December: I picked this up in Paris a few weeks back, and was inspired to re-read it - of course, I had first read it as a teenager - by young F picking up Zlata's Diary to read at the weekend. Review of the Diary of Anne Frank.

December Books 3) Daughters of Britannia

3) Daughters of Britannia: the Lives and Times of Diplomatic Wives, by Katie Hickman

I'm probably being rather unfair to this book, but I'm giving up on it not quite half-way through. Hickman, herself a diplomat's daughter, has pulled together an engaging collection of correspondence from the wives (and occasionally other female relatives) of British diplomats posted abroad throughout the last four centuries.

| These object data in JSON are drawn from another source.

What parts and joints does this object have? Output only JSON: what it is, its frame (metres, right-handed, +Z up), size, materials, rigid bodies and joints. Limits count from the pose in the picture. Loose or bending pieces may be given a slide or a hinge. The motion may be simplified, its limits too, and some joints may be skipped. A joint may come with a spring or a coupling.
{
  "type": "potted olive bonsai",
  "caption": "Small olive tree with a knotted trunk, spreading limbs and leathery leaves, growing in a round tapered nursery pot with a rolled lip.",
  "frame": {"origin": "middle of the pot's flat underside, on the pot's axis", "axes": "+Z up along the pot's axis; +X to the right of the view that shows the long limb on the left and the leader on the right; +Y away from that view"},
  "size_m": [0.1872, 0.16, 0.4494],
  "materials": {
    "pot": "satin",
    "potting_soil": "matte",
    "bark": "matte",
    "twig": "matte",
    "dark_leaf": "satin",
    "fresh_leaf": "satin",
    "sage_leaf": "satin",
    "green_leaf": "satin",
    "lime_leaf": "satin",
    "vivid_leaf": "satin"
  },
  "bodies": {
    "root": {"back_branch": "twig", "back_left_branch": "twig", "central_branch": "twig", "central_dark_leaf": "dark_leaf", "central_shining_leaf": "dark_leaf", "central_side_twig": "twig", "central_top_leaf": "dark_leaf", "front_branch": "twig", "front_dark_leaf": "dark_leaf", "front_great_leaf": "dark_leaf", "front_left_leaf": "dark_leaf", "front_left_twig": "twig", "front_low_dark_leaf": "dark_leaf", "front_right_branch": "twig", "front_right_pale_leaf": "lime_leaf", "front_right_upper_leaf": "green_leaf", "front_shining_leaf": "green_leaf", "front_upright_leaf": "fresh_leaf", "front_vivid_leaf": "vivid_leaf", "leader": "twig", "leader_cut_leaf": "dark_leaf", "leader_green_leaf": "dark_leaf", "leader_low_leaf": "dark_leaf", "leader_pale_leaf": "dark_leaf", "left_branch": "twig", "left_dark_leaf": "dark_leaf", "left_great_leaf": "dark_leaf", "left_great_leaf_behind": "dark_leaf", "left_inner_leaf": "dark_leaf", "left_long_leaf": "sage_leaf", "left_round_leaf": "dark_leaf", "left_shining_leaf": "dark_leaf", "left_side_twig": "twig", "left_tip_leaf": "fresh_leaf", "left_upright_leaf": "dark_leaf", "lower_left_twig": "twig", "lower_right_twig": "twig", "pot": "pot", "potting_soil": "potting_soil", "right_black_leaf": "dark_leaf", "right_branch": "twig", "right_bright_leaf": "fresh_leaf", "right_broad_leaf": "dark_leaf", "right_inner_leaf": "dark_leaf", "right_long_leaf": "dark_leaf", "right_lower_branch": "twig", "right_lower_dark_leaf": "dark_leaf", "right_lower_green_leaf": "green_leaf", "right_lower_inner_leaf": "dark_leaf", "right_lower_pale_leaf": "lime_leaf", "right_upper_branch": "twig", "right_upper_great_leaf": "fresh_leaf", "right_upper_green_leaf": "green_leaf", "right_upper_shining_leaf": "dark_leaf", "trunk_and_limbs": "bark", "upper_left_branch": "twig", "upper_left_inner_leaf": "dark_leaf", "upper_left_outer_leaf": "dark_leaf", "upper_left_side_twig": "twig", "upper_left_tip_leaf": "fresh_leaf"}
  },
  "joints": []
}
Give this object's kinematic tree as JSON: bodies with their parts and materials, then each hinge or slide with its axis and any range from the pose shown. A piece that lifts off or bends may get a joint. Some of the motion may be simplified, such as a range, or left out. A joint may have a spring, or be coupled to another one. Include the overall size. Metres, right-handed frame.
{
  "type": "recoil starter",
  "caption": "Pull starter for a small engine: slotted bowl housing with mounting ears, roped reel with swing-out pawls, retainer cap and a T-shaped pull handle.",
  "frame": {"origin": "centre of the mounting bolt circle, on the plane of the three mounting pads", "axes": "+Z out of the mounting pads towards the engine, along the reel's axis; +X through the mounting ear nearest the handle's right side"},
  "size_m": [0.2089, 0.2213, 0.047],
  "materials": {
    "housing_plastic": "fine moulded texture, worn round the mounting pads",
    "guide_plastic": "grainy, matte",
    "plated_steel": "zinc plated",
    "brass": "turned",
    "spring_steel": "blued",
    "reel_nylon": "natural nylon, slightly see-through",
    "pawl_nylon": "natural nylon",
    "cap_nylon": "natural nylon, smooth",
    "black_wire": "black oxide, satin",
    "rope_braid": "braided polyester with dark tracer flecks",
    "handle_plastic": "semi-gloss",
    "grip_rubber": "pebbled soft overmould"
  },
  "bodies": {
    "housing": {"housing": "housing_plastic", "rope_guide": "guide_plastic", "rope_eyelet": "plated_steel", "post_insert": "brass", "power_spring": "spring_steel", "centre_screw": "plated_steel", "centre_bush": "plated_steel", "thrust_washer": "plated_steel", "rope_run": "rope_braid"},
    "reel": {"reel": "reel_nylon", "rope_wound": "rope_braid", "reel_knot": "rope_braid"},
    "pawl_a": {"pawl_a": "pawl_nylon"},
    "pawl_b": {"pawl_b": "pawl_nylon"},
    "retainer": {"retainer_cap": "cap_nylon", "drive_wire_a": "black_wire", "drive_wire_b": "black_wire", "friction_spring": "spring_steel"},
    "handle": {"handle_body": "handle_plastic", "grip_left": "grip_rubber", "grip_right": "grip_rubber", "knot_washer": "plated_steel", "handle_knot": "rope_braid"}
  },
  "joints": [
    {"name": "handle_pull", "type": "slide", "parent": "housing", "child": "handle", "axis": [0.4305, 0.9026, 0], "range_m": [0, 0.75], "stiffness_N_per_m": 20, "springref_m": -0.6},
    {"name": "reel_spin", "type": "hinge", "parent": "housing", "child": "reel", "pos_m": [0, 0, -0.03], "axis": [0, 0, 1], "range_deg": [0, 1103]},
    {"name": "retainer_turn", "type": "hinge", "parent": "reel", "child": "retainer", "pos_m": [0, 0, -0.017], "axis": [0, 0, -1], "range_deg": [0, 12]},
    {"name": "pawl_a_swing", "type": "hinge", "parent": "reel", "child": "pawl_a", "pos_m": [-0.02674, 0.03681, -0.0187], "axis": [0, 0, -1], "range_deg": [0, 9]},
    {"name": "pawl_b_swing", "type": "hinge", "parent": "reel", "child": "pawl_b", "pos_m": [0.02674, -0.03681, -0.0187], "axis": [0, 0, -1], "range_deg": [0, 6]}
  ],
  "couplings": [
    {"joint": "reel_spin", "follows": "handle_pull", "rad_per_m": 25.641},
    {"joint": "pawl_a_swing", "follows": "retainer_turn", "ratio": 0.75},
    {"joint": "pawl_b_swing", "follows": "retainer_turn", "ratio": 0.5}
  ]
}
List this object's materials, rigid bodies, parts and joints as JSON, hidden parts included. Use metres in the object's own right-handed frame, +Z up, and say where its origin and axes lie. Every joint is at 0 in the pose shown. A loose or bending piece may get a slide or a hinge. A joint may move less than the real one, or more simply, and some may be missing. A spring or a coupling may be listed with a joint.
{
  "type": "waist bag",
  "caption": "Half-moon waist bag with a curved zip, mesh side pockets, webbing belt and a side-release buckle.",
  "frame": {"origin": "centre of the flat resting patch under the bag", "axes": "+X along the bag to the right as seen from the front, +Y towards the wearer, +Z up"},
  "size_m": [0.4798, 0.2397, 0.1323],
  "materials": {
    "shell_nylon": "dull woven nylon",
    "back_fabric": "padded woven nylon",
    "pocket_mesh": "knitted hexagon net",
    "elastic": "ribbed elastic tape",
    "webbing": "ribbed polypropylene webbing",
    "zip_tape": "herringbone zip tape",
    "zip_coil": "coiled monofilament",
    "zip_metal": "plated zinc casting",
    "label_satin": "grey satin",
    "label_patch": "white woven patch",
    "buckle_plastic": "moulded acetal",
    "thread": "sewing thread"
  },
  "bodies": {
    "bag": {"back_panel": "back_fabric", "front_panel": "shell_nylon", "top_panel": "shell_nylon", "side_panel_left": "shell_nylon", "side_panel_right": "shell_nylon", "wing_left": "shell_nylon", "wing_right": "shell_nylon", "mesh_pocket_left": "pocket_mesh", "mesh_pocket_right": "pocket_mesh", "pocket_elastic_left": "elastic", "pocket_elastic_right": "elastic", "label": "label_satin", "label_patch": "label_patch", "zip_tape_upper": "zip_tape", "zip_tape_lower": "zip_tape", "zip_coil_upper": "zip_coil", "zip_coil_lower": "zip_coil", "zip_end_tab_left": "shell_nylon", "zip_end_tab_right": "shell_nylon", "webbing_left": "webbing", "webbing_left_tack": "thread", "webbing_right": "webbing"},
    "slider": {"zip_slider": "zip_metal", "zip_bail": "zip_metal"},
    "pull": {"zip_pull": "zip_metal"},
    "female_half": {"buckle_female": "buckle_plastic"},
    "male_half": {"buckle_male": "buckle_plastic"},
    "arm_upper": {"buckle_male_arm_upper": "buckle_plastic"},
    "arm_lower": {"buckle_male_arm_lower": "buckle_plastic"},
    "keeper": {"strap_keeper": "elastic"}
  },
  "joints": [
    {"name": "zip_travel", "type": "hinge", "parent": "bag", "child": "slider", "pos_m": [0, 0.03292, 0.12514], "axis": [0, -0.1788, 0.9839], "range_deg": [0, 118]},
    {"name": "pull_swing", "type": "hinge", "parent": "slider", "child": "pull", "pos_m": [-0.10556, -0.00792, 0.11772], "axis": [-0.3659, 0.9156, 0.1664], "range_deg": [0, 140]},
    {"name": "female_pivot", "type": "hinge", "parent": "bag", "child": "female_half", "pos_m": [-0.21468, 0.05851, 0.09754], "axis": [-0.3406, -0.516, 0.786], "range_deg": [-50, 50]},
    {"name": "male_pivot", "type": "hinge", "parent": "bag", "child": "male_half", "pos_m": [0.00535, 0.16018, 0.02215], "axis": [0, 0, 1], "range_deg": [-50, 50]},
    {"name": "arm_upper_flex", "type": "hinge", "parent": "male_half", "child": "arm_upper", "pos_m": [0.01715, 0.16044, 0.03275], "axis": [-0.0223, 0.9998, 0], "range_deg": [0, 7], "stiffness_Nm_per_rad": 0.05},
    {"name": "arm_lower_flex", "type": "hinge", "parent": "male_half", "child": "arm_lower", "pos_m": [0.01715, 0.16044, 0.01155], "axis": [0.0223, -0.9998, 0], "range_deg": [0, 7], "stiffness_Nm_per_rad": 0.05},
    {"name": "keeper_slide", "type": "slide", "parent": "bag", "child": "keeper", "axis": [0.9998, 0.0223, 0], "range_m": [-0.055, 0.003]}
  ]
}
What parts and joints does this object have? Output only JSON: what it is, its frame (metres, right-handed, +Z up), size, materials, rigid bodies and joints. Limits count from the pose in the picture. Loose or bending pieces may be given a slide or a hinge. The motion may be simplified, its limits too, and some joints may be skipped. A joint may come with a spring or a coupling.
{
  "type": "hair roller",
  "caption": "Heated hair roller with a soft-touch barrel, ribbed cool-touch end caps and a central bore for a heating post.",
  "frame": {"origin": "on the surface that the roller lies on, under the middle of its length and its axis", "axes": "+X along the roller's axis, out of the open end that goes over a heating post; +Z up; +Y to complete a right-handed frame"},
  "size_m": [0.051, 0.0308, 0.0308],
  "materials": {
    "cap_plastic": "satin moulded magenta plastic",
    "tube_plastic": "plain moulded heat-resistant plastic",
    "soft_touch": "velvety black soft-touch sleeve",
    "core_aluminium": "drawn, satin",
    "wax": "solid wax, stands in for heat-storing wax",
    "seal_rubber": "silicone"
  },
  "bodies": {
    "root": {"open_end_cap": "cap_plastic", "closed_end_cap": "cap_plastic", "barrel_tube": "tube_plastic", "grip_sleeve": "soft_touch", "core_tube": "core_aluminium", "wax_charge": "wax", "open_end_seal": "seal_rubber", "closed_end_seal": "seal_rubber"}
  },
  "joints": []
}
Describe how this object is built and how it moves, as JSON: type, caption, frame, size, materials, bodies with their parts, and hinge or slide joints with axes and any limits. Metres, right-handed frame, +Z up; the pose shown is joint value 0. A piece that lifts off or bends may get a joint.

The material is amusing and sometimes moving. But I felt that the book lacked a substantial intellectual framework, such as any serious interrogation of the concepts of Britishness, diplomacy, or wives. And I think Hickman did intend it to be that kind of book, but it isn't.

I must say also that having lived abroad in three countries in the last twelve years, and having myself set up from scratch two local offices (and overseen the setting up of a third) for my various employers, I did find myself rather unsympathetic to some of the accounts of hardship reported by people whose government-funded bureaucracies weren't always able to guarantee them a perfect quality of life. In the non-profit sector things are a bit different.

In fairness, some of the hardships are very real. Hickman's father was deputy head of the British embassy in Dublin in 1976 when the ambassador, Christopher Ewart-Biggs, was killed by the IRA: perhaps the most moving section in the book (and one of the longest single extracts) is her mother's description of the aftermath for the Ewart-Biggs family. It is the more vivid for me because I worked with Jane Ewart-Biggs many years later, administering the book prize established in her husband's memory.

I'm inclined to put this up on Bookmooch, but I know that some on my friends list have a personal interest in this topic, so you folks get first shout.